Friday, June 19, 2009

What's going on...

Well, it's been busy.

For several weeks, we've had three seminarians staying in the parish. Every year we do this; they stay the summer, work around the parishes, mostly doing maintenance or odd jobs that just wouldn't get done otherwise, but also go on communion calls, assist at Mass, provide leadership at more complicated liturgies, and along the way, we hope have a good experience of parish life and priestly fraternity.

Last weekend we celebrated Corpus Christi, with 40 Hours all weekend, and then a Corpus Christi Procession from St. Mary to St. Boniface. Two of our seminarians were a great help, providing leadership: one as master of ceremonies for the procession, the other as a thurifer (i.e., the holder of censer with the incense).

Last night, we began our celebration of the Sacred Heart. On Fridays, we normally have one Mass, at St. Mary; but for a solemnity, I think we should--if a priest is available--have a Mass at the other parish. Since Friday evening is not so popular an evening for a Mass, and I have a wedding rehearsal, I had a vigil Mass last night.

The way I look at it, when I have such a Mass--for a non-obligatory solemnity, not otherwise scheduled--then if I use more Latin and incense, no one has reason to complain. Also, some members of the Schola Cantorum enjoy the opportunity to try out some things, such as a Latin Gloria, which we haven't used at a Sunday Mass. And the seminarians and the priest get a chance to refine our ars celebrandi--our manner of celebrating or participating in the liturgy. One tries, but--this can be remarkably hard to do in Sunday Mass.

So, last night, I fixed dinner for the house--we had pork roast, mashed potatoes, salad, some wine (Pinot Grigiot and Merlot, although we didn't even drink one full bottle between five of us); for dessert, we had a cheesecake one of the seminarians put together, with some strawberries. Then we headed over to St. Boniface for Mass. I thought about ad orientem, but decided against it. I may do that when we do this again, on Monday, June 29, 7 pm -- again at St. Boniface -- to mark the solemnity of Ss. Peter and Paul; a day of obligation in the rest of the world, but not here.

As far as Latin goes, all we used was the Gloria, Sanctus and Agnus Dei, as well as the opening hymn. Someone heard I was doing it all in Latin; well, maybe more on Peter and Paul. I personally don't consider what I just described as "all in Latin," but really just a mix, which is clearly what Vatican II envisioned where the vernacular was chosen--i.e., it seems indisputable that Vatican II never intended the vernacular option to mean, no Latin at all.

We had a turnout of about 12 people, but that's okay; I didn't beat the drums. Our seminarian Andrew, who is from Russia (that's a village northwest of here, oddly pronounced RUE-she), did a great job making smoke, and I smoked up the altar, the cross, and the image of the Sacred Heart. He and Brian (from Cincinnati) did a great job incensing during the elevations, and Eric (from Versailles, a village nearby) was on the spot as the "tintinnabulator" (my name for the one who rings the bells).

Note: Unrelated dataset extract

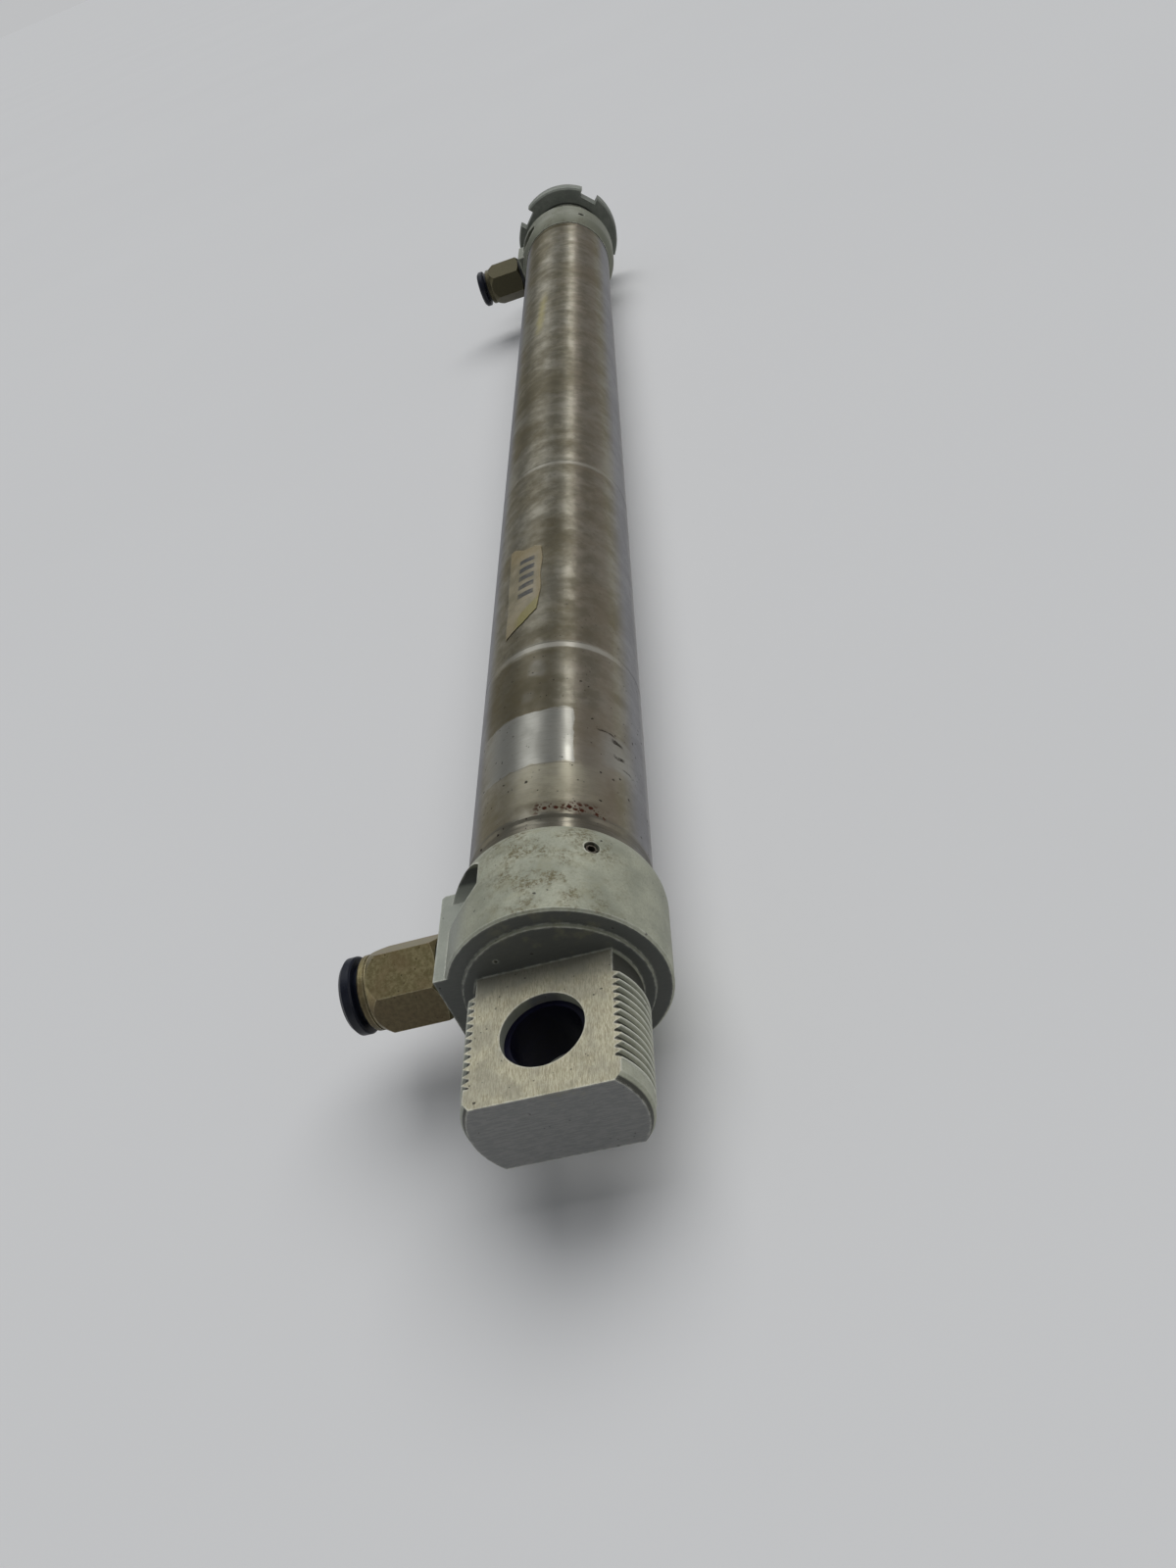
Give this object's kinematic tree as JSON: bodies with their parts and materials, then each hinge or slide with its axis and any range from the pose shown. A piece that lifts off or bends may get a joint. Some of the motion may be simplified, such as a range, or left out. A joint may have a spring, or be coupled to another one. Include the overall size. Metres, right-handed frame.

Meanwhile, the business of the parish continues. We have a position available, details of which I'll post shortly, but it's for a part-time development director. Feel free to send an email to if you want to apply. My meetings are winding down; last night, after the Mass, I drove up to Sidney for the Lehman board meeting, arriving for the second half of a three hour meeting. But that represents the last of my heavy-duty meetings till August, I hope!

There's certainly more that is happening, but that's all I can think of, or which seems fit for publication.

1 comment:

Peyton's said...

I for one love the Latin, and am so disappointed when attending Mass officiated by others that do not use Latin or incense, or make Mass special, but instead talk so slow that Mass is drawn out way beyond what is called for. I don't mind a long Mass when it is cause by admiration.

Don't get discouraged by those that snob their own religion, one day they will be opened up to the truth, and you are that door, as you are constantly teaching us!

I am amazed by those that go to Mass in order to check it off of their to do list for the day and not because they will encounter Jesus.

The Bible tells us "Because you are lukewarm, neither hot nor cold, I shall spit you out of my mouth." Revelations 3:16

So being a Lukewarm Catholic isn't going to pave your way to Heaven, Too bad so many think that is all they need. It might however get you to purgatory and only God knows for how long.

It is those lukewarm people that chew gum, dress inappropriately, and/or talk after Mass in church, disturbing those who want to continue to pray, Too bad they are the one you always seem to be hearing from.

Keep doing what you are doing, I will join you when I can!